The out and out best, a chilling, nasty episode.
12 February 2016 | by Sleepin_DragonSee all my reviews

Schoolgirls are going missing, and Police are out searching. Young Sylvia is living with her Grandmother who doesn't particularly want her living there, she's hating everything, including her awful music lessons. After the latest lesson she heads home, but is aware of a man following her. On a bus journey he strikes up an uncomfortable talk with her, but she's rescued by a sweet, well meaning woman........

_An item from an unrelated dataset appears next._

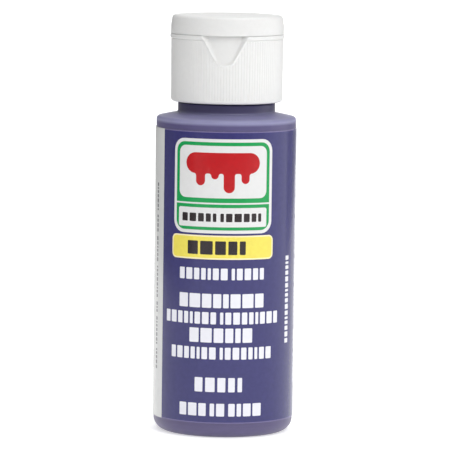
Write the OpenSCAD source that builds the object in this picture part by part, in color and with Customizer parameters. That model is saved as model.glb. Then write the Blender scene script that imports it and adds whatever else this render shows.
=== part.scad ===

I am stunned this was written by Elizabeth Taylor. An insanely nasty story, which to this day holds up well, the sheer spite and true terror has not diminished in what's now approaching forty years, still a hugely relevant warning. That twist at the end is delivered in such a bleak way, it's horrible.

Filmed in Cambridgeshire, it's a particularly picturesque location, at such odds with the bleakness of the story.

Wonderfully well acted, young Lorna Yabsley is excellent as young Sylvia, Alfred Burke is incredibly nasty as Herbert, Pat Keen gives a top notch performance, her performance in this such a contrast to the funny one she gave in Fawlty Towers (The Annivesary.)

Even now I watch this with a total feeling of unease, a lump in my throat, and a discomfort. Tough viewing, but it is just outstanding, arguably the best episode of Tales.